Other questions that didn’t lead into requests for voices garnered interesting answers, such as discovering that LaMarr’s influences and heroes growing up included, in the following order: Sidney Poitier, Humphrey Bogart, and Bugs Bunny.

But the final question and answer resonated. In a world of sequels, remakes, adaptations and the like, it’s inevitable that characters are to be portrayed by other actors at some point. For example: Peter Parker/Spider-Man and The Joker.

JazzIn relation to LaMarr’s career, a question was posed about his role in Transformers Animated, to which LaMarr went on a tangent to talk about having a tough act to follow. He spoke of how Scatman Crothers originally played Jazz – a character LaMarr was later cast to play. To him, Crothers’ Jazz was a voice so ingrained in memory that LaMarr didn’t want to be an imitation of that. He went on to talk about how they worked to build a whole new voice that only harkened back to the original, rather than being a carbon copy.

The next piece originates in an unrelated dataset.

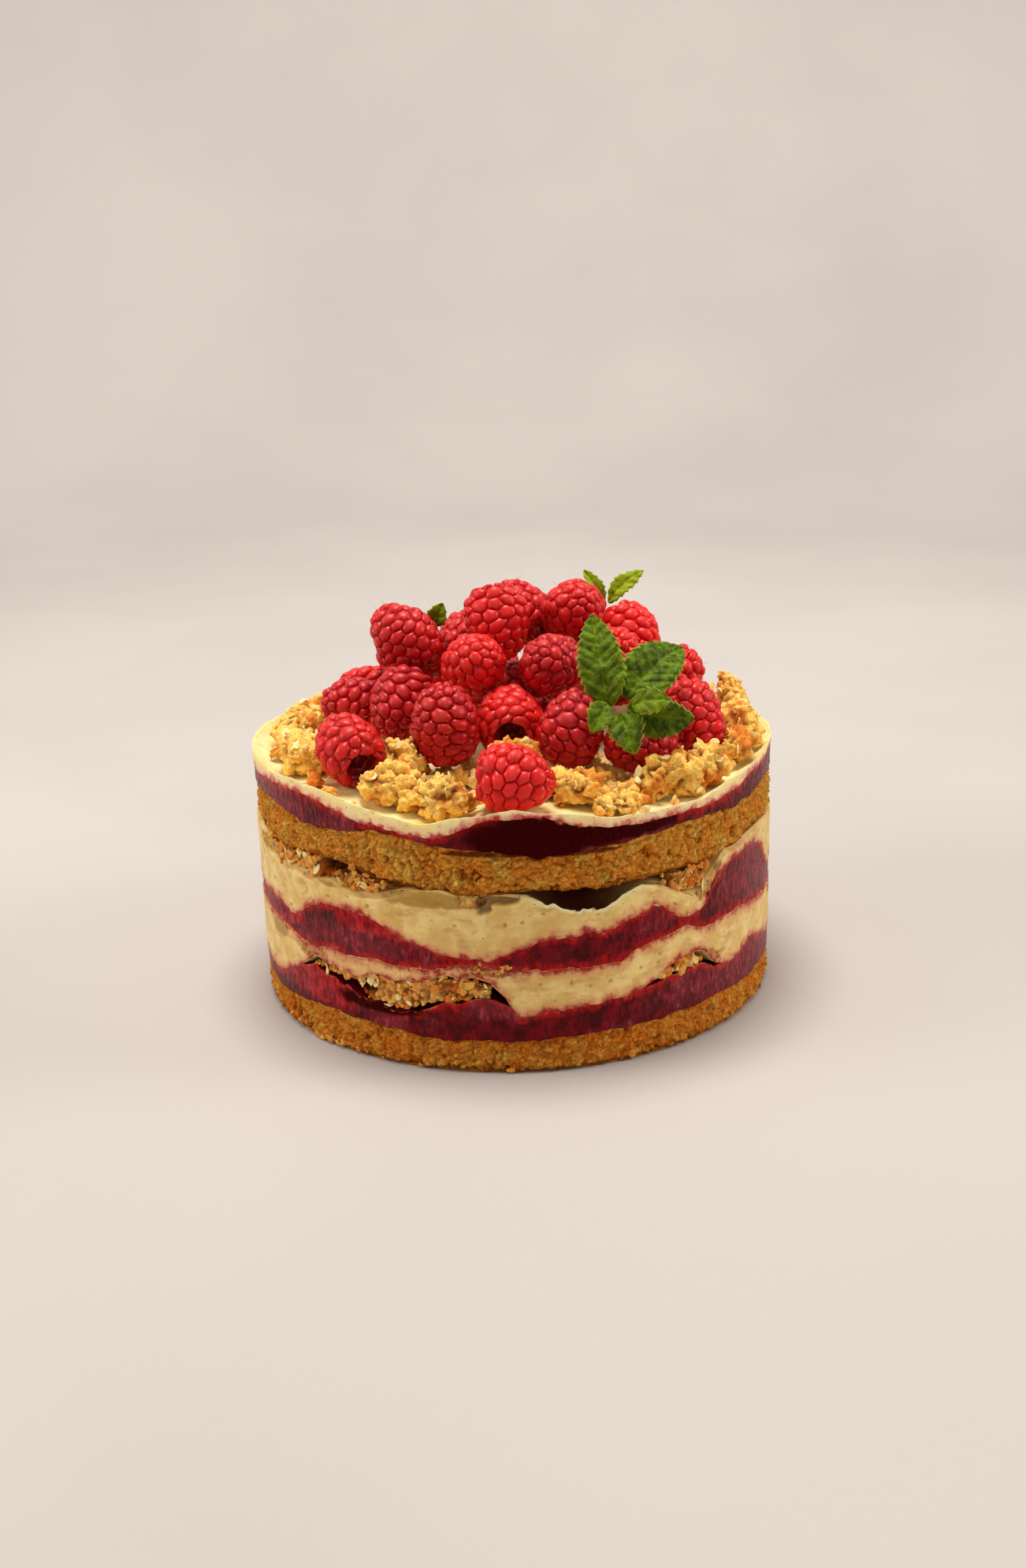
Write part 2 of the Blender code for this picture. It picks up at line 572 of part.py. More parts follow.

After this, LaMarr then went on to discuss Scooby-Doo, and how the originator of the voice of Shaggy – Casey Kasem – had his lines temporarily filled by a really good impression by Spongebob voice Tom Kenny. Once Kasem arrived to record the actual lines, LaMarr discovered that “The difference between Tom Kenny’s really, really good Shaggy, and the real Shaggy was that when you heard the real Shaggy, it made the hair on the back of your neck stand up. It made you ten years old sitting in front of the TV again. It’s like your parent’s voice. Your mother’s voice now does not sound like the same it did when you were four, but it kinda does. If you hear your mother’s voice, it’s her voice, no matter what. The same thing with Scatman Crothers, with Shaggy. When you hear the real thing, it gets a visceral reaction in your body that even the best imitation can’t.”

And he’s right. And when you heard each and every voice that Phil LaMarr originated, you’re instantly transported back to those worlds, those moments in your life.

Which isn’t bad coming from the man whose biggest role 20 years ago was getting shot in the face by John Travolta after a handful of lines.